● LISTED RECORDS:
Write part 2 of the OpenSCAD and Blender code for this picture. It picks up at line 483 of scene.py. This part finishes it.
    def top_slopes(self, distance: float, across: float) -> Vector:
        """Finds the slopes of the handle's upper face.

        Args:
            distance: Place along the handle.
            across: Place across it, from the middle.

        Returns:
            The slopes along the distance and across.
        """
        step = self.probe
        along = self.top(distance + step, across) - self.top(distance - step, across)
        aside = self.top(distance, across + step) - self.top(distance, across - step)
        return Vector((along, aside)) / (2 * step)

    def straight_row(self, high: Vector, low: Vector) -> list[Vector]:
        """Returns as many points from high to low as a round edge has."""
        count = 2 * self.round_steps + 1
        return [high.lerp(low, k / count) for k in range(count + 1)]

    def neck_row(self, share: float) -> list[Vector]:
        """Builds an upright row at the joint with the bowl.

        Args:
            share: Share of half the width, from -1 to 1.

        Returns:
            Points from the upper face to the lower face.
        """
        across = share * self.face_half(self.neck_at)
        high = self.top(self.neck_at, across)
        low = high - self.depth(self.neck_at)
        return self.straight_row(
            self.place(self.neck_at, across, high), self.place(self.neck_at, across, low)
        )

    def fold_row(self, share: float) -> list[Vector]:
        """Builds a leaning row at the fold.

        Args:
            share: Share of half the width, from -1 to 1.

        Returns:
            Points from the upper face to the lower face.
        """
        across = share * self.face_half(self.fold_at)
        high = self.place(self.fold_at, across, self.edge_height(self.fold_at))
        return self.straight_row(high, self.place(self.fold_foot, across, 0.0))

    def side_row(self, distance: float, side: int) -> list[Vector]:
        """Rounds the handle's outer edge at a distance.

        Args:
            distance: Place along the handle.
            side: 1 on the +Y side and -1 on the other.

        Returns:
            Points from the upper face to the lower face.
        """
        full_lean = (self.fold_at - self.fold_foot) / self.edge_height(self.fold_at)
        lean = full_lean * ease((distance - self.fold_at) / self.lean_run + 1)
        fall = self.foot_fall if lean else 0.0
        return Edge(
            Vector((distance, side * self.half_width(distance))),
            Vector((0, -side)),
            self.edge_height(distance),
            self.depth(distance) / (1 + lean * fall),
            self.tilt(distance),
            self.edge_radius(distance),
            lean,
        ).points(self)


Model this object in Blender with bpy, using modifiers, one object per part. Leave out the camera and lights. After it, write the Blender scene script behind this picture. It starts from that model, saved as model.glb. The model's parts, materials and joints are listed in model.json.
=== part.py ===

● REQUIREMENTS:
Work out how many lines of the listing above include the word "scene". Report only the number.

● SOLUTION BELOW:
2